PROVIDED DATA =>
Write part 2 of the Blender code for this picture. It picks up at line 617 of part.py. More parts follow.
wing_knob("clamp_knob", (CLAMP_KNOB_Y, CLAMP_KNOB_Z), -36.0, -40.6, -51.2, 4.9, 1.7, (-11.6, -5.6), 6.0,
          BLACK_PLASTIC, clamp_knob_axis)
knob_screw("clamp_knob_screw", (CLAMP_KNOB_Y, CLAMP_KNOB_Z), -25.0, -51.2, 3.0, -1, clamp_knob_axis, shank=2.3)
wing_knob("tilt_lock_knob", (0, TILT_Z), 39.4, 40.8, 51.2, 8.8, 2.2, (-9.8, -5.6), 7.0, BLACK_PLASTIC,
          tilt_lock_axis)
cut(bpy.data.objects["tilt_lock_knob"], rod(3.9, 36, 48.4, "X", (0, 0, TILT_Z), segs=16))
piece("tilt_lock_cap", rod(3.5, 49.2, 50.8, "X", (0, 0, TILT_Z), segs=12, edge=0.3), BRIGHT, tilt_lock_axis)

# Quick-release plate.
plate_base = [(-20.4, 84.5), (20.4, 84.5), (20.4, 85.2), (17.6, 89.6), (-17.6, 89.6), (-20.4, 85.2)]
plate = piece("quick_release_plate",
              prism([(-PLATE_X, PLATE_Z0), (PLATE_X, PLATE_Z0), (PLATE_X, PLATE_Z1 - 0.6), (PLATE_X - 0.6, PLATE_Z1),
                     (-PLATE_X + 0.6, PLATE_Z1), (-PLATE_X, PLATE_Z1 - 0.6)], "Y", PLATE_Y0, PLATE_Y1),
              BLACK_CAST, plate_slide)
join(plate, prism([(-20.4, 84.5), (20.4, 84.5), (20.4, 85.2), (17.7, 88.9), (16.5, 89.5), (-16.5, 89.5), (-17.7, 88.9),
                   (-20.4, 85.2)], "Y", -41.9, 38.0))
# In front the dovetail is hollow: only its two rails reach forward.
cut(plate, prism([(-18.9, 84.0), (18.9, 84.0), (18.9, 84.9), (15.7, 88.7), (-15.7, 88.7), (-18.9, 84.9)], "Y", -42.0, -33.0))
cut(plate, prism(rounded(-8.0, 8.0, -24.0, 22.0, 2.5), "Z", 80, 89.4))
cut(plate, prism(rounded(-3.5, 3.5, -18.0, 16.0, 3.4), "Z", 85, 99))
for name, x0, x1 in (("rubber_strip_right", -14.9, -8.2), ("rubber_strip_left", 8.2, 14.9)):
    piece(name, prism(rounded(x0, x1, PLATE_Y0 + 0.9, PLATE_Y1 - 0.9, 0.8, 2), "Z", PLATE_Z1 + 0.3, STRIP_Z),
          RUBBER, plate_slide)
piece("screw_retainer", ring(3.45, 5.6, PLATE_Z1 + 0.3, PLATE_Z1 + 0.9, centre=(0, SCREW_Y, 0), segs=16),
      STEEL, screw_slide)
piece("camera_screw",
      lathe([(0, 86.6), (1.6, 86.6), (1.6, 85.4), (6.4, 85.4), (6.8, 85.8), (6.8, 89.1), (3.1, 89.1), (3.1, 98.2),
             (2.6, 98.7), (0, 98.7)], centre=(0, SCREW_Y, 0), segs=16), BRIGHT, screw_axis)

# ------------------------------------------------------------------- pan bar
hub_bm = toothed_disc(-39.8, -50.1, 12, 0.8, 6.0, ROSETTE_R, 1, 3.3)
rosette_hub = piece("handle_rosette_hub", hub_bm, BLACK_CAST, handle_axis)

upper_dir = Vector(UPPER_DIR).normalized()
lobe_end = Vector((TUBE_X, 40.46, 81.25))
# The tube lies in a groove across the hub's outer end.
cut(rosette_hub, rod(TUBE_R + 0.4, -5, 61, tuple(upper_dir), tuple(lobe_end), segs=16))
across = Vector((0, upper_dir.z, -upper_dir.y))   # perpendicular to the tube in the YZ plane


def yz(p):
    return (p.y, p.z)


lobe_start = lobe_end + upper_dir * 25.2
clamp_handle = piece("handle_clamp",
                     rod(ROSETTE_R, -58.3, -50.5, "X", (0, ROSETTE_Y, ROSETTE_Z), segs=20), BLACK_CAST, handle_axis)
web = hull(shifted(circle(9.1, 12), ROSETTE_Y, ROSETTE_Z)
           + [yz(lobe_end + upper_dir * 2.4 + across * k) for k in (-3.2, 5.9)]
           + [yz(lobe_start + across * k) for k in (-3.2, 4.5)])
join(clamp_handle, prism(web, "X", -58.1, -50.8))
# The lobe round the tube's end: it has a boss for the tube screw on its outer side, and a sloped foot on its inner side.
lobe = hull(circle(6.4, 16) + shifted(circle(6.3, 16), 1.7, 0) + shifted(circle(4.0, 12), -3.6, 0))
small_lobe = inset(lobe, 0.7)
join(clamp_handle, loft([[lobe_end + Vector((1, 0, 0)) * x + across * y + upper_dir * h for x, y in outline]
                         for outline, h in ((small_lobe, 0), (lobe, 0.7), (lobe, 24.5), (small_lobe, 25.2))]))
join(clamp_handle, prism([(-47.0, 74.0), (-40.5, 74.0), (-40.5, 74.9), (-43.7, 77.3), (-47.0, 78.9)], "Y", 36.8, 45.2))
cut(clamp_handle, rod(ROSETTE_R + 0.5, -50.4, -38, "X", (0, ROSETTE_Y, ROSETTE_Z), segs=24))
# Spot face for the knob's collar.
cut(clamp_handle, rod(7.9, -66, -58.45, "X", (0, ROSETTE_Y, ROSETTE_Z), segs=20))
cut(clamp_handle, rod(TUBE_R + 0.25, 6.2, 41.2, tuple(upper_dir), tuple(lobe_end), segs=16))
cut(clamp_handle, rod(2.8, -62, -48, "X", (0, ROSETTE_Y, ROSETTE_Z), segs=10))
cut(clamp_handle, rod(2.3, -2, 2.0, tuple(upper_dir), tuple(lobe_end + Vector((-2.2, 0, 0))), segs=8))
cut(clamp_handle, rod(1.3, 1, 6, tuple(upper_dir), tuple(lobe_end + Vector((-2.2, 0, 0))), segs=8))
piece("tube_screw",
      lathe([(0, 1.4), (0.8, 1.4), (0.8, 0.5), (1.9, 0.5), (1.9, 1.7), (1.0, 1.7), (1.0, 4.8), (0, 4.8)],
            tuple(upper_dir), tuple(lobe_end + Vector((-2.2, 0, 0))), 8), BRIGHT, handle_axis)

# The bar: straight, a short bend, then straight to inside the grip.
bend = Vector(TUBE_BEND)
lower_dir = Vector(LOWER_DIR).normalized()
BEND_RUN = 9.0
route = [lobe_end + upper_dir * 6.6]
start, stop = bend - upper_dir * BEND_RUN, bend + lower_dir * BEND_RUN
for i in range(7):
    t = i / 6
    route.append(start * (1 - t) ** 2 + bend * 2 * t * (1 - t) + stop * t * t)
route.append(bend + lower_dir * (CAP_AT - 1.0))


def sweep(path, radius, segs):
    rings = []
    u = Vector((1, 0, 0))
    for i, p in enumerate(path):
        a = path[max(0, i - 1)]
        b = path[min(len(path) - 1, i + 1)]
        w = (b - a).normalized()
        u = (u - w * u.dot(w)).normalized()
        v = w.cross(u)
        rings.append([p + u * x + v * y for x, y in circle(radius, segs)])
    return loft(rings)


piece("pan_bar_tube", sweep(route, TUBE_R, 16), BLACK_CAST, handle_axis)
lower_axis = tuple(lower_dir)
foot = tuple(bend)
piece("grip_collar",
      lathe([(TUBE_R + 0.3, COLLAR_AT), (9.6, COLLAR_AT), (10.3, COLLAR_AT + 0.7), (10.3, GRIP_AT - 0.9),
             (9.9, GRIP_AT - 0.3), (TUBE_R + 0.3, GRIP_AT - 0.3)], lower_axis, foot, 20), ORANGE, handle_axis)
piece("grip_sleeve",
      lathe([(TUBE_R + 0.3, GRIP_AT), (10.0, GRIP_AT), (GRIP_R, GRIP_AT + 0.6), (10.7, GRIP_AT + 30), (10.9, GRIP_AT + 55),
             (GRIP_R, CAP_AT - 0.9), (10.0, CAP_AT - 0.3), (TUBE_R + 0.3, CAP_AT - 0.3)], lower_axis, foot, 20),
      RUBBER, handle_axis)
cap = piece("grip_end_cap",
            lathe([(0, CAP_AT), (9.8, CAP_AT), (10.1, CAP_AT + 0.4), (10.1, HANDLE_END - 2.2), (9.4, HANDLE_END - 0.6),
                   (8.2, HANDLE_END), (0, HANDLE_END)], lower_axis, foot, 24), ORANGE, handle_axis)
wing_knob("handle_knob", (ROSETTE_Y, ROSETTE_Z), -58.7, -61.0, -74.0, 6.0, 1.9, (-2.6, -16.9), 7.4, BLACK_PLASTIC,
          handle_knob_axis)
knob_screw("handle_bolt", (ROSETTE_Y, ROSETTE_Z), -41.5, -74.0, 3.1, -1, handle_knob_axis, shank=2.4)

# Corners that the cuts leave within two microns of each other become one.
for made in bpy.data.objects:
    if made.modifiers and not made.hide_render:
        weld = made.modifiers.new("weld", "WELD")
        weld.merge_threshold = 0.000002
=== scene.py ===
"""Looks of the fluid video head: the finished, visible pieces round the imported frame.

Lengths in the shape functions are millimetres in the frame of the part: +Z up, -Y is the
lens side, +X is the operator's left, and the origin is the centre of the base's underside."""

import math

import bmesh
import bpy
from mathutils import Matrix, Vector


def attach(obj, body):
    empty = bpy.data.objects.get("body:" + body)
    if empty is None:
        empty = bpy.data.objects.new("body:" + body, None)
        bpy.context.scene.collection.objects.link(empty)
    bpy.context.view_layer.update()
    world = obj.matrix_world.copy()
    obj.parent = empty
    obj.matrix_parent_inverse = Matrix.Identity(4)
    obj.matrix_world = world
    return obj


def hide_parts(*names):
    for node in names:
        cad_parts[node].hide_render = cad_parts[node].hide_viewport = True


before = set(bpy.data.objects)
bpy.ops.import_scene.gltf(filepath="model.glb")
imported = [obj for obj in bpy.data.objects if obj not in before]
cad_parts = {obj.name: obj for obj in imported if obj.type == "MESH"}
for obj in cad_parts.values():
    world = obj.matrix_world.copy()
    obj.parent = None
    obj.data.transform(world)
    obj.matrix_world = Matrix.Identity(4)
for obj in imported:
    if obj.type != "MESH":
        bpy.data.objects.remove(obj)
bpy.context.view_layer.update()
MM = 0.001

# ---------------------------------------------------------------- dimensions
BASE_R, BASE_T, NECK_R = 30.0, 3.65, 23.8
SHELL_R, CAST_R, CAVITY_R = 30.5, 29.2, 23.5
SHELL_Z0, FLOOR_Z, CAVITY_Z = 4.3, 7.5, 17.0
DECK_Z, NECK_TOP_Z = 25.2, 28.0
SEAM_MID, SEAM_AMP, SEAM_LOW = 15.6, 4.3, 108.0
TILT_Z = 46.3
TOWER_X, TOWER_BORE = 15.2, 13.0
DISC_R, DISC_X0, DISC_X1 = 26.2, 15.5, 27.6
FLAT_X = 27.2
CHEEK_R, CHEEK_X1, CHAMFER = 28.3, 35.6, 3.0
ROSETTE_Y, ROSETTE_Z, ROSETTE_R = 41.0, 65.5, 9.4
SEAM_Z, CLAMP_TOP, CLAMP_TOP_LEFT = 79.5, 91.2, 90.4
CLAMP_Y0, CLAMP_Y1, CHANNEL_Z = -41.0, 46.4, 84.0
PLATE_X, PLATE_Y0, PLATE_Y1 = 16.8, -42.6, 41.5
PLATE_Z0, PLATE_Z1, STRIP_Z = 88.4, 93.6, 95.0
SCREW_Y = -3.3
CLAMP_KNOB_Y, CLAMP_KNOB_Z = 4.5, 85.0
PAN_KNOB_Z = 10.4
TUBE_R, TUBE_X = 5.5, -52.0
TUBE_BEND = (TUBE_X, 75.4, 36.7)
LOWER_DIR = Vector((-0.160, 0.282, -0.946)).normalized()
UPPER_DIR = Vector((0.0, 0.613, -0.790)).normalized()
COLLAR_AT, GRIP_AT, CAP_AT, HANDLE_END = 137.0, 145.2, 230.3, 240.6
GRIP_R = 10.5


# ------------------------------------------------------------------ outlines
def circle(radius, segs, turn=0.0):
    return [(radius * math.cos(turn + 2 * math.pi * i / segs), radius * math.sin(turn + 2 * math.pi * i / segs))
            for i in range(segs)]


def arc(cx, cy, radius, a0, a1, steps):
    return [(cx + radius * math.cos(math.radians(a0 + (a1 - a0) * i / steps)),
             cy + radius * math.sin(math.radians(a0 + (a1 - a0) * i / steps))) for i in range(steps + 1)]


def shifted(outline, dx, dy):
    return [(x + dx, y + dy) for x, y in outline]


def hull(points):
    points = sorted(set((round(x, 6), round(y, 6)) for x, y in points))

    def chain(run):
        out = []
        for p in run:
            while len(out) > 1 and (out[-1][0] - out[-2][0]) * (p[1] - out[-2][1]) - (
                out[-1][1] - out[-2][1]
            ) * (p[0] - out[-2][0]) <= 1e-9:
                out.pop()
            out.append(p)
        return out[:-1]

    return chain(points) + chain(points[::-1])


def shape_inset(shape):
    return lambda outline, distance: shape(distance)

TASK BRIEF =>
The lines from the one containing "obj.matrix_parent_inverse = Matrix.Identity(4)" to the one containing "GRIP_R = 10.5", both included, are to be extracted exactly; give no other line.

CORRECT ANSWER =>
    obj.matrix_parent_inverse = Matrix.Identity(4)
    obj.matrix_world = world
    return obj


def hide_parts(*names):
    for node in names:
        cad_parts[node].hide_render = cad_parts[node].hide_viewport = True


before = set(bpy.data.objects)
bpy.ops.import_scene.gltf(filepath="model.glb")
imported = [obj for obj in bpy.data.objects if obj not in before]
cad_parts = {obj.name: obj for obj in imported if obj.type == "MESH"}
for obj in cad_parts.values():
    world = obj.matrix_world.copy()
    obj.parent = None
    obj.data.transform(world)
    obj.matrix_world = Matrix.Identity(4)
for obj in imported:
    if obj.type != "MESH":
        bpy.data.objects.remove(obj)
bpy.context.view_layer.update()
MM = 0.001

# ---------------------------------------------------------------- dimensions
BASE_R, BASE_T, NECK_R = 30.0, 3.65, 23.8
SHELL_R, CAST_R, CAVITY_R = 30.5, 29.2, 23.5
SHELL_Z0, FLOOR_Z, CAVITY_Z = 4.3, 7.5, 17.0
DECK_Z, NECK_TOP_Z = 25.2, 28.0
SEAM_MID, SEAM_AMP, SEAM_LOW = 15.6, 4.3, 108.0
TILT_Z = 46.3
TOWER_X, TOWER_BORE = 15.2, 13.0
DISC_R, DISC_X0, DISC_X1 = 26.2, 15.5, 27.6
FLAT_X = 27.2
CHEEK_R, CHEEK_X1, CHAMFER = 28.3, 35.6, 3.0
ROSETTE_Y, ROSETTE_Z, ROSETTE_R = 41.0, 65.5, 9.4
SEAM_Z, CLAMP_TOP, CLAMP_TOP_LEFT = 79.5, 91.2, 90.4
CLAMP_Y0, CLAMP_Y1, CHANNEL_Z = -41.0, 46.4, 84.0
PLATE_X, PLATE_Y0, PLATE_Y1 = 16.8, -42.6, 41.5
PLATE_Z0, PLATE_Z1, STRIP_Z = 88.4, 93.6, 95.0
SCREW_Y = -3.3
CLAMP_KNOB_Y, CLAMP_KNOB_Z = 4.5, 85.0
PAN_KNOB_Z = 10.4
TUBE_R, TUBE_X = 5.5, -52.0
TUBE_BEND = (TUBE_X, 75.4, 36.7)
LOWER_DIR = Vector((-0.160, 0.282, -0.946)).normalized()
UPPER_DIR = Vector((0.0, 0.613, -0.790)).normalized()
COLLAR_AT, GRIP_AT, CAP_AT, HANDLE_END = 137.0, 145.2, 230.3, 240.6
GRIP_R = 10.5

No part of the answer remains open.